Unplug Your TV and Log Off

Daily market volatility can drive us crazy, so focus on the long haul.

Codie Laporte

Change is and always has been a constant in financial markets. Yet today’s around-the-clock smartphone updates and nonstop news cycle keep us aware of the smallest changes throughout the day. And while having market updates in our pockets makes us more in tune, they can also make market fluctuations seem more pronounced than ever before.

Combine that barrage of messaging with the volatility and slow-growth returns thus far in 2016, and the urge to shift equities into lower-risk allocations or to anchor savings in cozy cash is understandable. But fear-based reactions are not the best way to meet long-term retirement and philanthropic goals, says Codie LaPorte, Vice President and Wealth Advisor for Regions Private Wealth Management in Baton Rouge, Louisiana. “You should only change your allocations when goals or objectives actually change,” she says, “not because of your feelings or emotions.”

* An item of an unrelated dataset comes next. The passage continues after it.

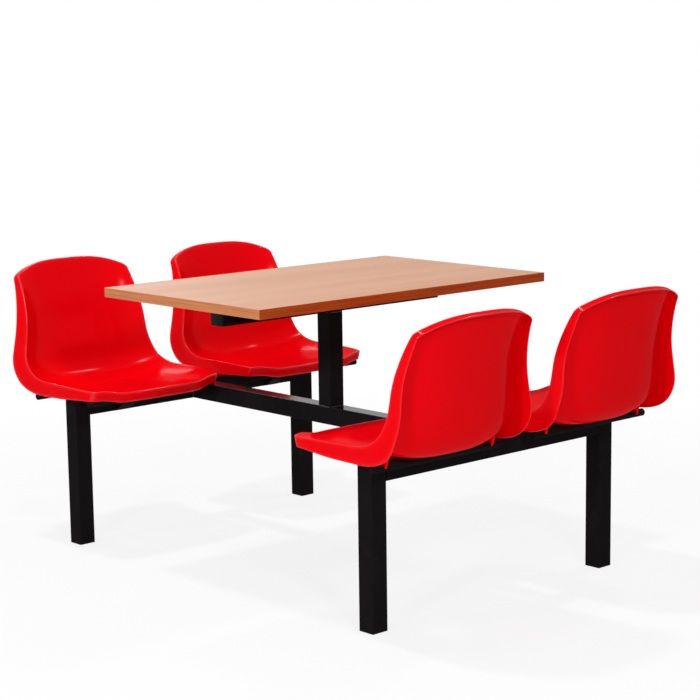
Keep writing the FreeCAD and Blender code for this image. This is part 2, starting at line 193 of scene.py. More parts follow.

“Figure out what type of lifestyle you want to live in retirement, estimate what you think your bills will be, and then think about your time horizon, how much you’re currently saving and your equity allocation,” says LaPorte. “If you lost 50% of your equity portfolio and equities make up 40% of your entire portfolio, could you weather that 20% loss, knowing that the markets will bounce back eventually?” If you can’t take the loss, she says, you may need to push back your time horizon or adjust your lifestyle to compensate. But what you shouldn’t do, she says, is put yourself in a position where you’ll have to reallocate your investment portfolio based on impulses.

Sometimes, the best way to gain peace of mind about the future is to look to the past. “When we look at the S&P 500, investors have never suffered an overall loss during any 15-year holding period. And, since 1926, only four times did they lose money in the S&P in a 10-year holding period,” says LaPorte.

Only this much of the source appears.